↓↓↓

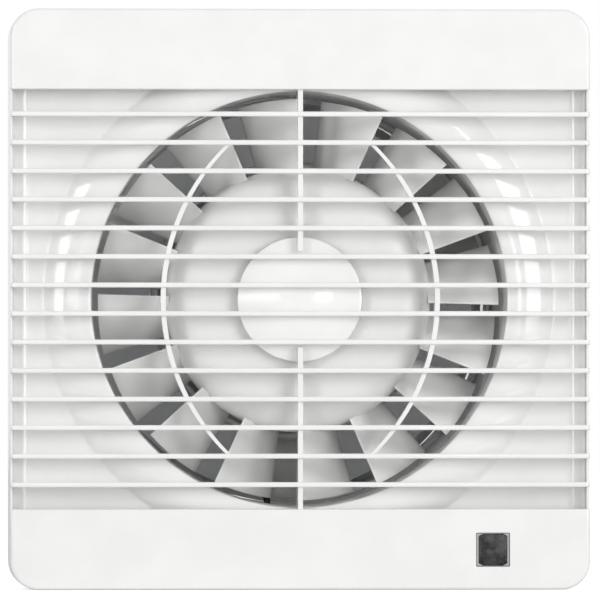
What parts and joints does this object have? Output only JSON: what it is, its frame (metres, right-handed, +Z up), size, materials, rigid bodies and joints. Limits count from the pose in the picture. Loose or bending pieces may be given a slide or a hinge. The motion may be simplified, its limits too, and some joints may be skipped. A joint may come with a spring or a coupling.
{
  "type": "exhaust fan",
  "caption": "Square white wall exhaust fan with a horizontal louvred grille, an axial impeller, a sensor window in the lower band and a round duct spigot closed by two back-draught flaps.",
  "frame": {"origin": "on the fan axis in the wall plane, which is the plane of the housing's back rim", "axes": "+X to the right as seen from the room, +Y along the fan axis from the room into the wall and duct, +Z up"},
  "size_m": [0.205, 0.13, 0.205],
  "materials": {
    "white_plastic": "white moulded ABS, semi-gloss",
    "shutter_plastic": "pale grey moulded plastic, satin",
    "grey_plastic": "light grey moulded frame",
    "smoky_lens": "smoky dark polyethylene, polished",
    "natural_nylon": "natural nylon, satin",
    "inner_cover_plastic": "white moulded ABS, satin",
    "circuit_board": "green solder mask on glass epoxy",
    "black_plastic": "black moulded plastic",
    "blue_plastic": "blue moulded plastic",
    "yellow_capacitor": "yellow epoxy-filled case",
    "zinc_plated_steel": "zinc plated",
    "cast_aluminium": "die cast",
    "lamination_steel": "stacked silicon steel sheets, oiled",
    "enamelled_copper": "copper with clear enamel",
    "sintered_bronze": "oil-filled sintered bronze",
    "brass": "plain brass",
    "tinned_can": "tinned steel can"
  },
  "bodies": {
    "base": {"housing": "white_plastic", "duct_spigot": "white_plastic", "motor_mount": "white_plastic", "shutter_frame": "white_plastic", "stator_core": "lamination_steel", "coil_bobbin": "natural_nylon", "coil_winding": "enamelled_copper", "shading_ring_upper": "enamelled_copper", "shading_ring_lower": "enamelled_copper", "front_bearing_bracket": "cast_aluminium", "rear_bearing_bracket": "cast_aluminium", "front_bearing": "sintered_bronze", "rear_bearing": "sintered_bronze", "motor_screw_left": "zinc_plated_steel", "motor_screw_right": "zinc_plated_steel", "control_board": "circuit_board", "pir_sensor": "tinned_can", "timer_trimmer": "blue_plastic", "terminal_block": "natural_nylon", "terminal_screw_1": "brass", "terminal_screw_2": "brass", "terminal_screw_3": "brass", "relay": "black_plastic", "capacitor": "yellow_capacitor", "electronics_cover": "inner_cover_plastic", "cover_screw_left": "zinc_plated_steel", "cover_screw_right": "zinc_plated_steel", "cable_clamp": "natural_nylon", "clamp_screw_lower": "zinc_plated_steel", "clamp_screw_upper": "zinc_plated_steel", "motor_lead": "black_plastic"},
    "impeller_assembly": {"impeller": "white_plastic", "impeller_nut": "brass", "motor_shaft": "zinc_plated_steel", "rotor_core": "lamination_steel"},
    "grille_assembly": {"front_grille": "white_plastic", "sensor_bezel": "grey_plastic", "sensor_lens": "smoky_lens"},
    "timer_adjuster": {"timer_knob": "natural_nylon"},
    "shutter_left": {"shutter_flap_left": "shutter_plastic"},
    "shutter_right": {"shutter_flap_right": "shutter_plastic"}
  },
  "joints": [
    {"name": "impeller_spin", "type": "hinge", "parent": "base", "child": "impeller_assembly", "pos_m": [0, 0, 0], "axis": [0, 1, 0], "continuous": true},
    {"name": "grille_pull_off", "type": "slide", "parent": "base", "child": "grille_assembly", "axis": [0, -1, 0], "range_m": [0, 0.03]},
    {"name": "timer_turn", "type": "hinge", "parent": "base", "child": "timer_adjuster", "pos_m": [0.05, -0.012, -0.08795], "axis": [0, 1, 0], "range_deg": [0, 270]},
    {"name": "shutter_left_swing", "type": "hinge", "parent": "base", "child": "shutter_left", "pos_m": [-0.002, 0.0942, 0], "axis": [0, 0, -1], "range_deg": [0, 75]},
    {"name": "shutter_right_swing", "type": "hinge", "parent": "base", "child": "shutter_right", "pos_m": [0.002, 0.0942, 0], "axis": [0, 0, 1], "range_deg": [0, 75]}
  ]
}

↑↑↑

Exercise.
Copy out the whole listing exactly.

Task answer.
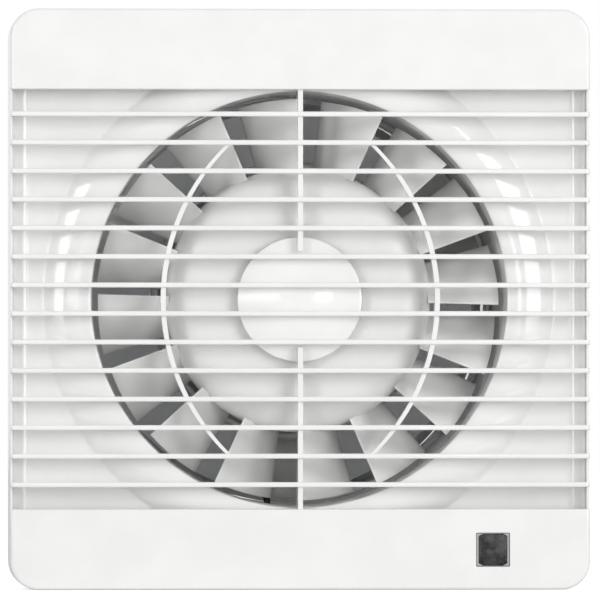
What parts and joints does this object have? Output only JSON: what it is, its frame (metres, right-handed, +Z up), size, materials, rigid bodies and joints. Limits count from the pose in the picture. Loose or bending pieces may be given a slide or a hinge. The motion may be simplified, its limits too, and some joints may be skipped. A joint may come with a spring or a coupling.
{
  "type": "exhaust fan",
  "caption": "Square white wall exhaust fan with a horizontal louvred grille, an axial impeller, a sensor window in the lower band and a round duct spigot closed by two back-draught flaps.",
  "frame": {"origin": "on the fan axis in the wall plane, which is the plane of the housing's back rim", "axes": "+X to the right as seen from the room, +Y along the fan axis from the room into the wall and duct, +Z up"},
  "size_m": [0.205, 0.13, 0.205],
  "materials": {
    "white_plastic": "white moulded ABS, semi-gloss",
    "shutter_plastic": "pale grey moulded plastic, satin",
    "grey_plastic": "light grey moulded frame",
    "smoky_lens": "smoky dark polyethylene, polished",
    "natural_nylon": "natural nylon, satin",
    "inner_cover_plastic": "white moulded ABS, satin",
    "circuit_board": "green solder mask on glass epoxy",
    "black_plastic": "black moulded plastic",
    "blue_plastic": "blue moulded plastic",
    "yellow_capacitor": "yellow epoxy-filled case",
    "zinc_plated_steel": "zinc plated",
    "cast_aluminium": "die cast",
    "lamination_steel": "stacked silicon steel sheets, oiled",
    "enamelled_copper": "copper with clear enamel",
    "sintered_bronze": "oil-filled sintered bronze",
    "brass": "plain brass",
    "tinned_can": "tinned steel can"
  },
  "bodies": {
    "base": {"housing": "white_plastic", "duct_spigot": "white_plastic", "motor_mount": "white_plastic", "shutter_frame": "white_plastic", "stator_core": "lamination_steel", "coil_bobbin": "natural_nylon", "coil_winding": "enamelled_copper", "shading_ring_upper": "enamelled_copper", "shading_ring_lower": "enamelled_copper", "front_bearing_bracket": "cast_aluminium", "rear_bearing_bracket": "cast_aluminium", "front_bearing": "sintered_bronze", "rear_bearing": "sintered_bronze", "motor_screw_left": "zinc_plated_steel", "motor_screw_right": "zinc_plated_steel", "control_board": "circuit_board", "pir_sensor": "tinned_can", "timer_trimmer": "blue_plastic", "terminal_block": "natural_nylon", "terminal_screw_1": "brass", "terminal_screw_2": "brass", "terminal_screw_3": "brass", "relay": "black_plastic", "capacitor": "yellow_capacitor", "electronics_cover": "inner_cover_plastic", "cover_screw_left": "zinc_plated_steel", "cover_screw_right": "zinc_plated_steel", "cable_clamp": "natural_nylon", "clamp_screw_lower": "zinc_plated_steel", "clamp_screw_upper": "zinc_plated_steel", "motor_lead": "black_plastic"},
    "impeller_assembly": {"impeller": "white_plastic", "impeller_nut": "brass", "motor_shaft": "zinc_plated_steel", "rotor_core": "lamination_steel"},
    "grille_assembly": {"front_grille": "white_plastic", "sensor_bezel": "grey_plastic", "sensor_lens": "smoky_lens"},
    "timer_adjuster": {"timer_knob": "natural_nylon"},
    "shutter_left": {"shutter_flap_left": "shutter_plastic"},
    "shutter_right": {"shutter_flap_right": "shutter_plastic"}
  },
  "joints": [
    {"name": "impeller_spin", "type": "hinge", "parent": "base", "child": "impeller_assembly", "pos_m": [0, 0, 0], "axis": [0, 1, 0], "continuous": true},
    {"name": "grille_pull_off", "type": "slide", "parent": "base", "child": "grille_assembly", "axis": [0, -1, 0], "range_m": [0, 0.03]},
    {"name": "timer_turn", "type": "hinge", "parent": "base", "child": "timer_adjuster", "pos_m": [0.05, -0.012, -0.08795], "axis": [0, 1, 0], "range_deg": [0, 270]},
    {"name": "shutter_left_swing", "type": "hinge", "parent": "base", "child": "shutter_left", "pos_m": [-0.002, 0.0942, 0], "axis": [0, 0, -1], "range_deg": [0, 75]},
    {"name": "shutter_right_swing", "type": "hinge", "parent": "base", "child": "shutter_right", "pos_m": [0.002, 0.0942, 0], "axis": [0, 0, 1], "range_deg": [0, 75]}
  ]
}